The 19th annual Kiwanis Music Festival kicks off seven weeks of performances that range from singing and speech arts to jazz and chamber music.
The festival started that first year with 547 entries (about 1,000 participants).
“This year, including our other festival, the Vancouver Speech Arts & Drama Festival, we have 1,828 entries… and probably close to 7,000 participants altogether,” said Lorne Fiedler, the festival executive director.
The festival offers classes for students of piano, strings, woodwinds, brass, voice, guitar and harp. sessions and workshops for chamber ensembles, choirs, orchestras, jazz bands, concert bands and vocal jazz ensembles.
Fiedler noted “95 per cent or more [of the participants] are 18 years or under. We’ve had kids as young as four and adults in their 70s participate. Most are from the Lower Mainland, but we’ve had bands and choirs from as far away as Winnipeg and Whitehorse. We usually host several groups from Alberta and Washington State.”
The festival, which runs April 9 to May 23, keeps growing and changing. Fiedler has been with the festival since 2000.
“The biggest change is the festivals’ continued growth and the increase in participation from Metro Vancouver,” he said.

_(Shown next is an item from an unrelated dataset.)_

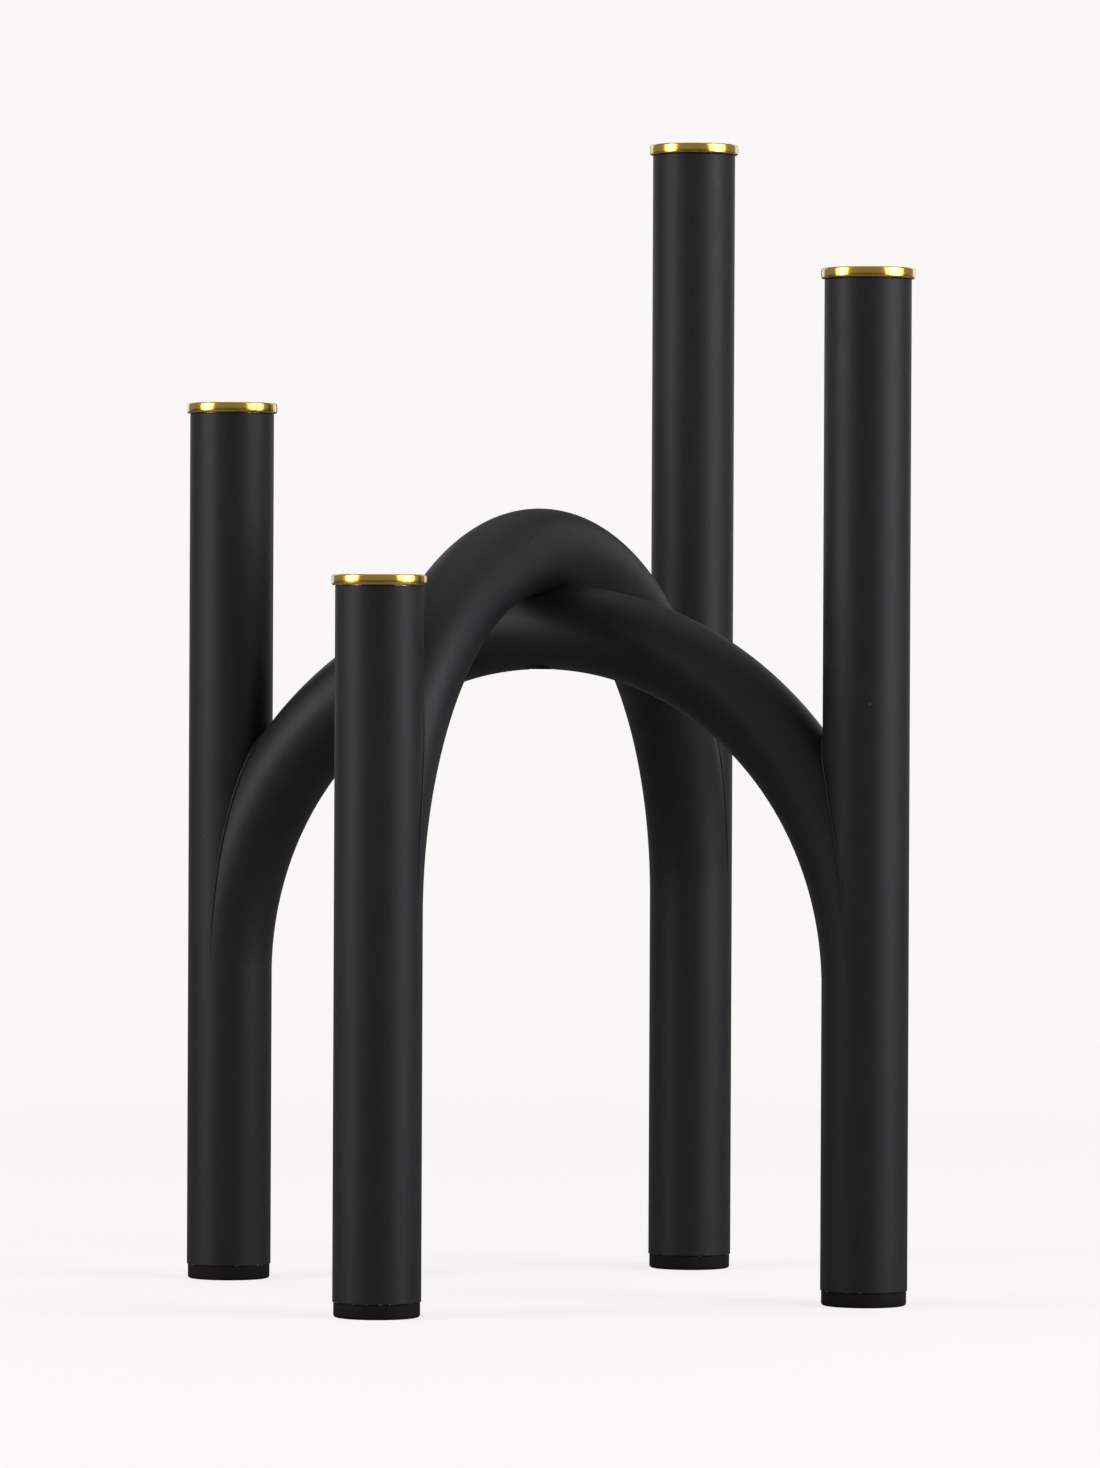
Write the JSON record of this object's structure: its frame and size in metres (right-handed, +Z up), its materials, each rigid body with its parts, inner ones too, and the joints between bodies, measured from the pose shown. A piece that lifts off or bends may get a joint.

The festival expanded with the addition of the Vancouver Speech Arts & Drama Festival, and in 2015, added the Chinese instrument category.
While the purpose of the festival is to help performers learn and improve, a side benefit is that the public can see an array of talent.
“We would love to have more of the public attend,” Fiedler said. “The festival runs from April 9 to May 26. Our program will be posted on our website this week, so people can attend the sessions that interest them.”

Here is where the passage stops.